En ce qui concerne la langue anglaise, le poète Geoffroy Chaucer[75] en fut le rénovateur. Allié à la famille royale, sa situation lui permit de visiter les cours étrangères, d’y suivre l’influence exercée par les Troubadours sur les mœurs, les usages et le langage, et d’en faire profiter son pays. Dans son voyage en France, il s’occupa principalement de la traduction des œuvres de nos poètes et, plus tard, assistant en Italie au mariage de Violente, fille de Galéas, duc de Milan, avec le duc de Clarence, il se trouva en rapport avec Pétrarque, Froissart et Boccace. Il est évident que les conversations de ces hommes célèbres devaient avoir la littérature pour sujet. De là des échanges de vues, des observations, des notes prises et conservées, dont plus tard Chaucer fera son profit. On en retrouve la trace dans sa Théséide, empruntée à Boccace, et dans la traduction du Roman de la Rose qu’il fit d’après l’original de Guillaume de Lorris. Mais la composition qui se ressent le plus des emprunts faits aux Troubadours et à la poésie provençale est son Palais de la Renommée, qui fut imité ensuite par Pope. Dans le poème la Fleur et la Feuille, il se rapproche de l’institution des jeux floraux et des cours d’amour. On y trouve en effet la Dame de la Fleur et la Dame de la Feuille qui président chacune un groupe de jeunes filles couronnées de feuillages différents. Comme rapprochement, on peut citer un arrêt de Cour d’amour, rapporté par Fontenelle, où le juge est appelé Marquis des fleurs et violettes. La trace de l’influence provençale se retrouve encore dans une traduction, par Chaucer, du Troïlus et Cresséide de Boccace, qui, comme Dante et Pétrarque, a pris au Provençal son esprit; on pourrait ajouter que le poète anglais en a surtout pris les formules.
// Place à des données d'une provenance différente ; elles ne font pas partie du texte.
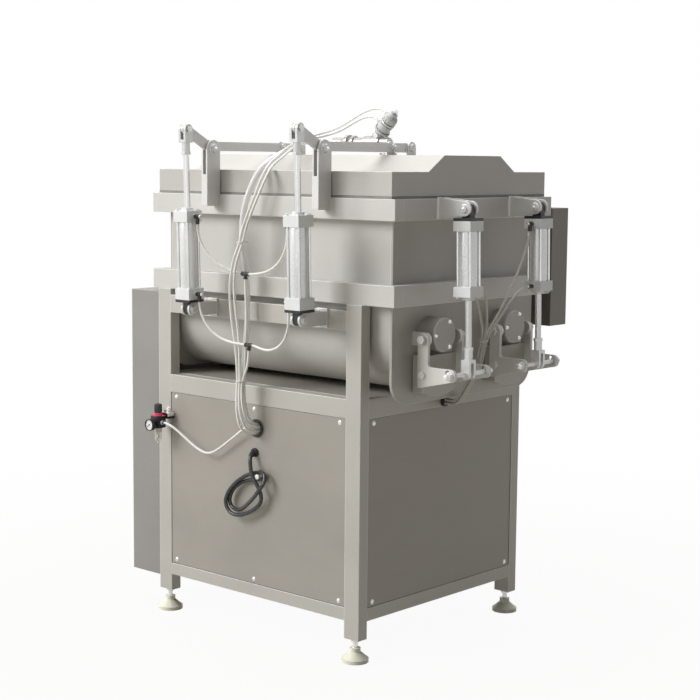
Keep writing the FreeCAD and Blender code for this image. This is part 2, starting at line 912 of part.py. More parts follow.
def stud_lug(x, at, face):
    """A round-topped lug on the roof beside a lever, with its stud and nut."""
    y = PIVOT_Y + at
    thick = 8
    x0 = x + (s.lever_thick / 2) * face if face > 0 else x - s.lever_thick / 2 - thick
    foot = bar((x0, x0 + thick), (y - 19, y + 19), (ROOF, STUD_Z))
    top = rod("X", x0, y, STUD_Z, 19, thick)
    stud = rod("X", x - s.lever_thick / 2 - thick - 6, y, STUD_Z, s.stud_radius - 2,
               s.lever_thick + thick * 2 + 12)
    nut = hex_nut("X", x + s.lever_thick / 2 + (thick if face > 0 else 0), y, STUD_Z, s.stud_nut_radius, 6)
    return fuse(foot, top, stud, nut)


def lid_lugs():
    lugs = []
    for x in (s.lift_left, s.lift_right):
        lugs.append(stud_lug(x, s.lever_first_stud, -1))
        lugs.append(stud_lug(x, s.lever_second_stud, 1))
    return lugs


# Brackets on the frame

def lid_bracket(x):
    """Two plates on the top ring's face with a web, carrying the lever's pivot stud."""
    half = s.bracket_half
    inner = s.bracket_gap / 2
    pieces = []
    for side in SIDES:
        x0 = x + inner if side > 0 else x - inner - s.bracket_plate
        span = (x0, x0 + s.bracket_plate)
        low = bar(span, (PIVOT_Y - half, -RING_SIDE), (s.bracket_low, TOP_RING_TOP))
        high = bar(span, (PIVOT_Y - half, PIVOT_Y + half), (TOP_RING_TOP, PIVOT_Z))
        eye = rod("X", x0, PIVOT_Y, PIVOT_Z, half, s.bracket_plate)
        pieces += [low, high, eye]
    web = bar((x - inner, x + inner), (PIVOT_Y - half, PIVOT_Y - half + s.bracket_plate),
              (s.bracket_low, s.bracket_web_top))
    start = x - inner - s.bracket_plate - 12
    stud = rod("X", start, PIVOT_Y, PIVOT_Z, s.stud_radius, (inner + s.bracket_plate + 12) * 2)
    washer = rod("X", x + inner + s.bracket_plate, PIVOT_Y, PIVOT_Z, s.pivot_nut_radius + 2, 2)
    nut = hex_nut("X", x + inner + s.bracket_plate + 2, PIVOT_Y, PIVOT_Z, s.pivot_nut_radius, 7)
    return fuse(web, stud, washer, nut, *pieces)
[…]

La paix et la guerre apportent, chacune par des moyens différents, leur contingent à la civilisation. Un échange constant de produits commerciaux ou industriels amène dans les mœurs, les usages et les langues une assimilation qui, pour n’être pas toujours générale, n’en pénètre pas moins sur certains points et devient réciproque. La guerre contribue au même résultat, les conquérants imposant aux vaincus leurs lois, leurs usages ou leurs idiomes.
Dans la première partie du moyen âge, la France a dominé le monde par toutes les formes de l’imagination. Ses Troubadours, qui ont créé la Canso, le Sirvente, la Tenson, le Sonnet, ont enseigné à l’Europe romaine la poésie et les mètres lyriques. Ses Trouvères ont obtenu de grands succès par leurs récits épiques et leurs histoires si pathétiques dont on retrouve les traces dans tous les mondes. Les premières théories modernes sur l’art de parler et d’écrire ont été rédigées par nos Troubadours, dont les grammaires et les dictionnaires ont été copiés, étudiés et commentés à Tolède, à Barcelone, à Florence et dans nombre d’autres pays. Plus tard, l’Espagne, le Portugal et l’Italie, qui avaient puisé aux sources vives de la Provence lettrée les principes et les formes les plus pures de notre littérature, purent produire à leur tour des maîtres en l’art d’écrire et de penser. C’est à partir de cette époque que leur littérature se forme et que nous constatons les succès des Quevedo, des Antonio Pérez, des d’Alorcon, des Lope de Véga, des Guilhem de Castro, des Cervantès, dont les chefs-d’œuvre inspirèrent à leur tour Voiture, Corneille, Molière, Le Sage, Beaumarchais et tant d’autres qui n’ont pas su résister aux beautés de la littérature espagnole. Pour l’Italie, on peut citer Dante, Boccace, Pétrarque, Malaspina, Giorgi, Calvo, Cigala, Doria, Sordel, etc. Il n’est rien de plus glorieux pour les Troubadours que d’avoir eu de tels disciples. Si, après les avoir égalés, ces derniers les ont surpassés par la suite, nous en dirons la cause dans le courant de cet ouvrage. Nous verrons comment les Troubadours, poursuivis, persécutés, chassés par la croisade contre les Albigeois, ne purent continuer leurs études et virent le cours de leurs travaux brutalement interrompu.
LES COURS D’AMOUR
Alors que la courtoisie la plus délicate rendait les hommes esclaves de la beauté, et que les Troubadours célébraient les mérites et les vertus de la femme, celle-ci consacra cette suprématie par la création des gracieuses Cours d’amour. Ce tribunal, devant lequel étaient appelés les amants coupables, où se jugeaient les questions les plus délicates en matière de sentiment, donnait bien l’idée des mœurs, des usages et de l’esprit de l’époque.